FilterHN

Ask HN: How are you handling data retention across your stack?

4 points

2 days ago

| 3 comments

For people building SaaS with data across multiple systems (S3, DBs, caches, etc), do you actually have a clean way to manage retention/deletion across all of them? (Especially when each customer has custom policies)

Or is it more a mix of lifecycle rules, cron jobs, and manual cleanup?

How are you doing this today? I feel like this is a blocker in enterprise deals when selling to regulated industries.

▲

sinansaka

1 day ago

[-]

S3 lifecycle policies and scheduled RDBMS jobs are the low hanging fruit here.

I used to work at a data platform team and built a cleaning service that used tags and object hierarchy trees to find and clean old PII data. Not an easy thing to do as our data analytics bucket had over 7PiB of data.

Overall the architecture was based of 3 components: detector, enforcer, cleaner. Detector sifted through the datalake to find PII datasets(llm based), enforcer tracked down ETL of the datasets in our VCS to set appropriate tags/metada(custom coding agent), finally cleaner used search to find and clean the data based on the metadata.

▲

preston-kwei

7 hours ago

[-]

I'm curious about how the LLM-based detector worked. How often did you run into a false positive? (I'm assuming you leaned on the more sensitive side due to the importance of the data)

▲

muzani

1 day ago

[-]

I feel like this should be a service in itself, similar to Heroku or Supabase. Just tick which laws you want to adhere to, upload files to their buckets. Tick another box for audit logs and such and it'll ask you where you need your human in the loop and which buttons those humans need to press. So a bit like Carta or Deel in that sense.

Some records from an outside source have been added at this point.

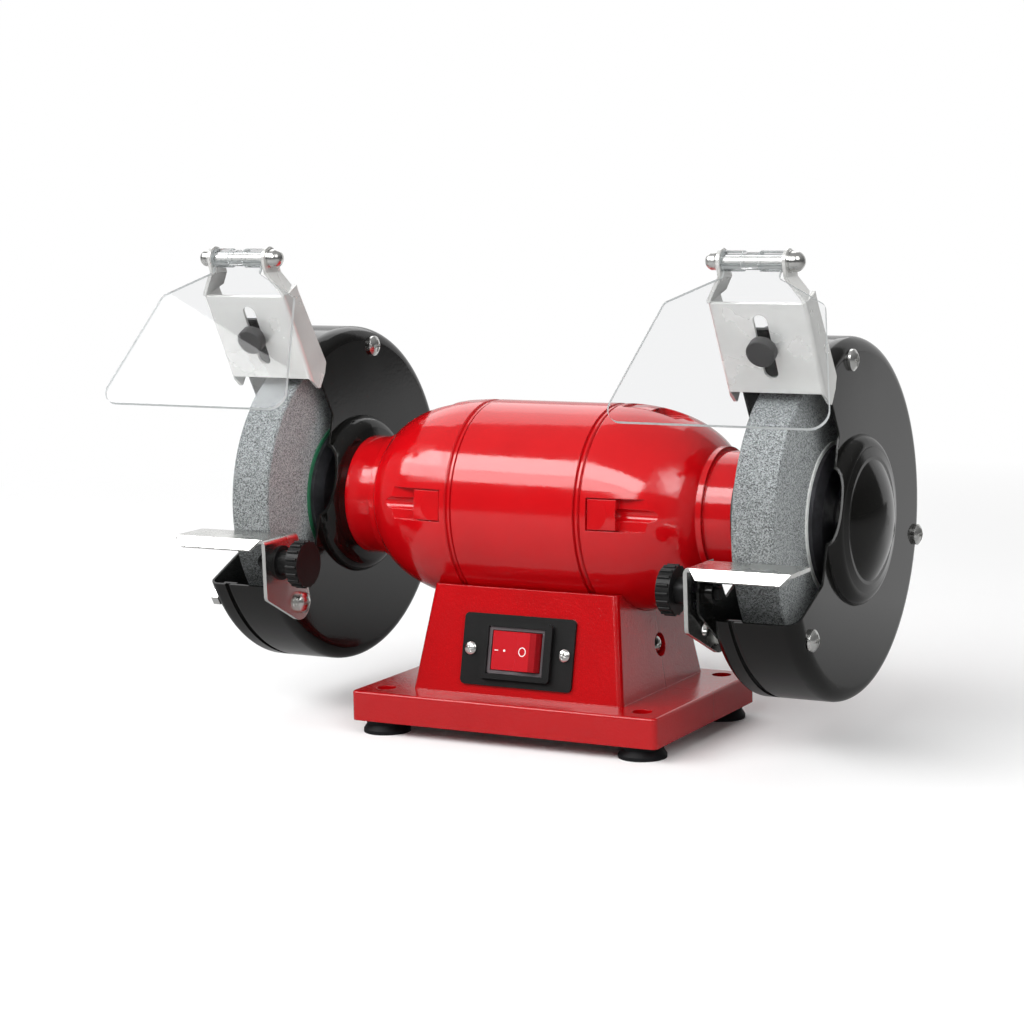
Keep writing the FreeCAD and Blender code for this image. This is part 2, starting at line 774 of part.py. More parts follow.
def switch_plate_screws():
    screws = []
    for x, turn in ((-PLATE_SCREW_X, PLATE_SCREW_TURN), (PLATE_SCREW_X, -PLATE_SCREW_TURN)):
        seat = on_slope(x, SWITCH_MID, FACE_PLATE_T)
        head = crossed_head(seat, slope_out(), PLATE_SCREW_HEAD_R, PLATE_SCREW_HEAD, turn)
        shank = Part.makeCylinder(PLATE_SCREW_R, PLATE_SCREW_LENGTH, seat, slope_out() * -1)
        screws.append(fused([head, shank]))
    return group(screws)


def switch_bezel():
    top = FACE_PLATE_T + BEZEL_T
    bezel = switch_block(BEZEL_W, BEZEL_H, FACE_PLATE_T, top, BEZEL_CORNER)
    return bezel.cut(switch_block(FRAME_W + 2 * SEAT, FRAME_H + 2 * SEAT, 0, top + OVERRUN))


def switch_frame():
    """Grey switch body: a collar inside the bezel and a case through the casting's wall."""
    top = FACE_PLATE_T + FRAME_T
    collar = switch_block(FRAME_W, FRAME_H, FACE_PLATE_T, top, FRAME_CORNER)
    case_w = FRAME_W - 2 * FRAME_RIM - 2 * SEAT
    case_h = FRAME_H - 2 * FRAME_RIM - 2 * SEAT
    case = switch_block(case_w, case_h, OVERRUN - SWITCH_BODY_DEPTH, top)
    well_w = ROCKER_W + 2 * ROCKER_CLEAR
    well_h = ROCKER_H + 2 * ROCKER_CLEAR
    well = switch_block(well_w, well_h, top - SWITCH_WELL, top + OVERRUN)
    body = fused([collar, case]).cut(well)
    pivot = on_slope(0, SWITCH_MID - case_h / 2, top - ROCKER_PIVOT_DEPTH)
    pin_hole = Part.makeCylinder(ROCKER_PIN_R + RUNNING, case_h, pivot, slope_up())
    return body.cut(pin_hole)


def rocker():
    """Rocker with a shallow V across its face, thrown to one end on a pin along the slope.
    Its ends are arcs about the pin, so they sweep the well's walls at an even clearance."""
    frame_top = FACE_PLATE_T + FRAME_T
    pivot_out = frame_top - ROCKER_PIVOT_DEPTH
    half = ROCKER_W / 2
    rise = half * math.tan(math.radians(ROCKER_SWING / 2))
    low = frame_top - ROCKER_DEPTH
    valley = frame_top + ROCKER_CROWN
    points = [(-half, low), (half, low), (half, valley + rise), (0, valley), (-half, valley + rise)]
    start = SWITCH_MID - ROCKER_H / 2
    block = face_of([on_slope(x, start, out) for x, out in points]).extrude(slope_up() * ROCKER_H)
    sweep_start = on_slope(0, start - OVERRUN, pivot_out)
    block = block.common(Part.makeCylinder(half, ROCKER_H + 2 * OVERRUN, sweep_start, slope_up()))
    pin_start = on_slope(0, start - ROCKER_PIN_REACH, pivot_out)
    pin = Part.makeCylinder(ROCKER_PIN_R, ROCKER_H + 2 * ROCKER_PIN_REACH, pin_start, slope_up())
    piece = fused([block, pin])
    piece.rotate(pin_start, slope_up(), -ROCKER_SWING / 2)
    return piece


# ---- Motor ----------------------------------------------------------------------------

def radial_box(x0, x1, width, r0, r1, degrees):
    """Box between two distances from the shaft axis, turned to an angle from the front up."""
    box = Part.makeBox(x1 - x0, width, r1 - r0, at_shaft(x0, -width / 2, r0))
    box.rotate(at_shaft(0, 0, 0), X_AXIS, 90 - degrees)
    return box


def pocket_rod(x0, x1, radius, axis_r, degrees):
    """Rod along X at a distance from the shaft axis, at an angle from the front up."""
    piece = rod(x0, x1, 0, axis_r, radius)
    piece.rotate(at_shaft(0, 0, 0), X_AXIS, 90 - degrees)
    return piece


def motor_shell():
    inner = BODY_R - SHELL_WALL
    lug_start = STACK_HALF + SHELL_LUG_GAP
    shell = ring(-BAND_HALF, BAND_HALF, inner, BODY_R)
    bands = ring(-SHELL_HALF, SHELL_HALF, inner, BODY_R - BAND_STEP)
    shell = fused([shell, bands])
    lugs = []
    holes = []
    for angle in POCKET_ANGLES:
        for side in (-1, 1):
            near, far = sorted((side * lug_start, side * SHELL_HALF))
            low = BELL_SCREW_AXIS_R - SHELL_LUG_INSET
            lugs.append(radial_box(near, far, SHELL_LUG_WIDTH, low, inner + OVERRUN, angle))
        holes.append(pocket_rod(-SHELL_HALF, SHELL_HALF, BELL_SCREW_R, BELL_SCREW_AXIS_R, angle))
    return fused([shell] + lugs).cut(holes)


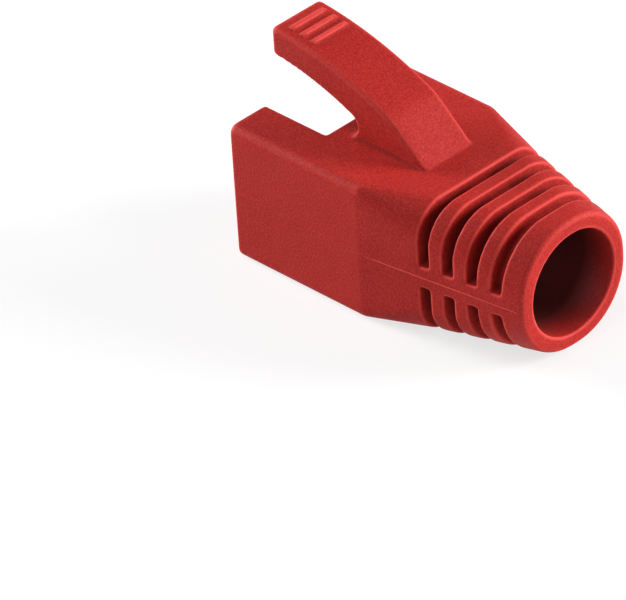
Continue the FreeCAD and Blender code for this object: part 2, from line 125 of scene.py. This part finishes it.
class Tree:
    """A node tree that is put together in code."""

    def __init__(self, tree: bpy.types.NodeTree) -> None:
        """Take on a tree.

        Args:
            tree: the tree to fill, which loses the nodes that it came with.
        """
        self.tree = tree
        tree.nodes.clear()

    def add(self, kind: str, feeds: Feeds | None = None, **settings: object) -> bpy.types.Node:
        """Add a node, set it and feed it.

        Args:
            kind: the node's type.
            feeds: what goes into each input, a socket to link or a plain value.
            settings: properties of the node.

        Returns:
            The new node.
        """
        node = self.tree.nodes.new(kind)
        for key, value in settings.items():
            setattr(node, key, value)
        for key, value in (feeds or {}).items():
            if isinstance(value, bpy.types.NodeSocket):
                self.tree.links.new(value, node.inputs[key])
            else:
                node.inputs[key].default_value = value
        return node

    def math(self, operation: str, *terms: object) -> bpy.types.NodeSocket:
        """Work out one number from up to three.

        Args:
            operation: the sum to do.
            terms: the numbers or sockets, in order.

        Returns:
            The socket with the answer.
        """
        return self.add("ShaderNodeMath", dict(enumerate(terms)), operation=operation).outputs[0]

    def vector_math(self, operation: str, *terms: object) -> bpy.types.Node:
        """Work out a vector or a number from one or two vectors.

        Args:
            operation: the sum to do.
            terms: the vectors or sockets, in order.

        Returns:
            The node, whose first output is a vector and whose output Value is a number.
        """
        return self.add("ShaderNodeVectorMath", dict(enumerate(terms)), operation=operation)


class GeometryTree(Tree):
    """A geometry node tree with named inputs."""

    def __init__(self, name: str) -> None:
        """Start an empty tree with one geometry output.

        Args:
            name: what the tree is called.
        """
        super().__init__(bpy.data.node_groups.new(name, "GeometryNodeTree"))
        self.tree.interface.new_socket(
            "Geometry", in_out="OUTPUT", socket_type=Socket.GEOMETRY.value
        )
        self.entry = self.add("NodeGroupInput")
        self.identifiers: dict[str, str] = {}

    def input(self, name: str, kind: Socket) -> bpy.types.NodeSocket:
        """Add a named input.

        Args:
            name: what the input is called.
            kind: what it carries.

        Returns:
            The socket inside the tree that gives the input's value.
        """
        made = self.tree.interface.new_socket(name, in_out="INPUT", socket_type=kind.value)
        self.identifiers[name] = made.identifier
        return self.entry.outputs[name]

    def mark(self, geometry: bpy.types.NodeSocket, amount: object) -> bpy.types.NodeSocket:
        """Store how much of an edge each point is, for the finish to read.

        Args:
            geometry: what the tree has made.
            amount: above zero on an edge, below zero in a crease.

        Returns:
            The marked geometry.
        """
        feeds = {"Geometry": geometry, "Name": EDGE, "Value": amount}
        kind = "GeometryNodeStoreNamedAttribute"
        return self.add(kind, feeds, data_type="FLOAT", domain="POINT").outputs[0]

    def finish(self, geometry: bpy.types.NodeSocket, material: bpy.types.NodeSocket) -> None:
        """Make the instances real, give them their material and close the tree.

        Args:
            geometry: what the tree has made.
            material: the input that holds the material.
        """
        real = self.add("GeometryNodeRealizeInstances", {"Geometry": geometry})
        smooth = self.add("GeometryNodeSetShadeSmooth", {"Geometry": real.outputs[0]})
        feeds = {"Geometry": smooth.outputs[0], "Material": material}
        dressed = self.add("GeometryNodeSetMaterial", feeds)
        self.add("NodeGroupOutput", {0: dressed.outputs[0]})

    def run(
        self, base: bpy.types.Object, values: dict[str, object], name: str
    ) -> bpy.types.Object:
        """Run the tree on an object and keep the result as a plain mesh.

        Args:
            base: the object that the tree starts from.
            values: each named input and its value.
            name: what the finished object is called.

        Returns:
            The finished object, with no modifiers.
        """
        modifier = base.modifiers.new(self.tree.name, "NODES")
        modifier.node_group = self.tree
        for key, value in values.items():
            modifier[self.identifiers[key]] = value
        return baked(base, name)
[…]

I've had some big enterprise deals fall through because of something like this - military, insurance, fintech, etc.

▲

preston-kwei

7 hours ago

[-]

I agree. I'm trying to sell to enterprise right now and this is a blocker. Basically, my product stores emails in S3, but metadata in Supabase, and caches in Redis. It's all fragmented and super difficult to keep track of. Plus Supabase isn't WORM compliant so it is hard to ensure data doesn't get deleted.

▲

crawlwright

2 days ago

[-]

Mostly cron jobs and lifecycle rules in my experience, it’s rarely clean. S3 lifecycle policies handle the easy stuff but anything touching multiple systems usually ends up as a scheduled job that someone wrote once and nobody fully trusts.

▲

preston-kwei

7 hours ago

[-]

Do you think customers trust it either? I'm trying to differentiate between "good enough" and when enterprise customers actually care. I mean, it doesn't matter until a customer asks for their data.